By David Hunt, New Services

Would you eat less turkey and turn aside the cranberry sauce if I told you that practically nothing you learned about the Thanksgiving holiday is true? That's right, check out any of the growing number of Thanksgiving myth-buster Web sites and you'll find that most of our cherished Thanksgiving Day traditions are rooted in the 19th – not the 17th – century. 

That so-called "first Thanksgiving" celebrated by the Pilgrims and their American Indian neighbors probably wasn't the first Thanksgiving celebration in the New World, as settlers and explorers in Florida, Texas and Virginia all held Thanksgiving feasts long before the Pilgrims arrived in 1620. In fact, historians tell us it wasn't really a day of thanksgiving, as the term was then used. And it didn't involve many – if any – of the dishes we now serve to family and friends.

To find out what really happened at Plymouth Rock, I spoke with Dr. William Harris, professor emeritus in the Department of History at NC State. He was understandably cautious. 

"Nobody wants to disturb the Pilgrims' position in American tradition," he said.

Still, this is Raleigh – not Boston. We can handle the truth.

"New Englanders wrote the history of North America, so the story of the Pilgrims' Thanksgiving feast became embedded in our nation's history," Harris said. "But it was actually a common practice that went back to our European past. Even the Romans had some sort of Thanksgiving. It was a thing they did in the fall when the crops were in."

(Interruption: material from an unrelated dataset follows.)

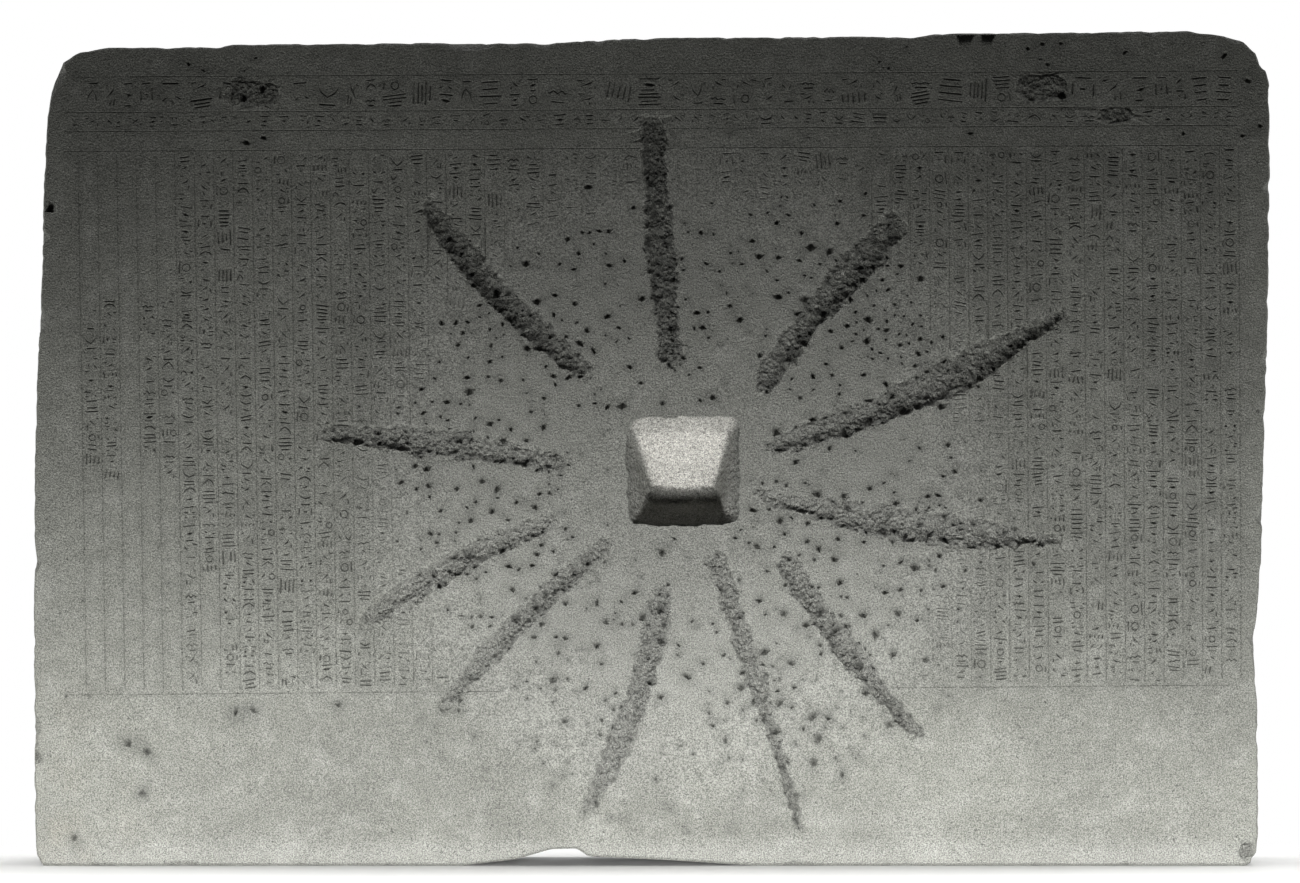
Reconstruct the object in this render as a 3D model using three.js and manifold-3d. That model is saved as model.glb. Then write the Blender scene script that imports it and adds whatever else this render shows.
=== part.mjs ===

So if the Pilgrims didn't start the tradition – and didn't call it Thanksgiving Day – who did? The answer, not surprisingly, involves politics and the media.

A magazine editor, Sarah Josepha Hale, began lobbying for an annual Thanksgiving Day observance in 1849. She wrote and published letters to presidents Zachary Taylor, Millard Fillmore, Franklin Pierce and James Buchanan but failed to convince any of them to set aside a day in November as a national holiday. But in 1863, with the tide turning in favor of the Union in the Civil War, President Abraham Lincoln believed the nation had good reason to give thanks.

On Oct. 3, just a week after he dedicated a cemetery in Gettysburg, Pa., Lincoln issued a proclamation inviting Americans to enjoy what would become an annual day of thanksgiving. Even then, it didn't become a national holiday – as opposed to a voluntary day of observance – until 1941, thanks to President Franklin Roosevelt.

Over the years, Madison Avenue has gotten in on the act, turning a simple expression of thanks into the holiday we recognize today – the day before Black Friday. But if you want to have a truly traditional Thanksgiving this year, pile your plate high with venison, grab a handful of dried corn, and say thanks to the people who helped you through the year.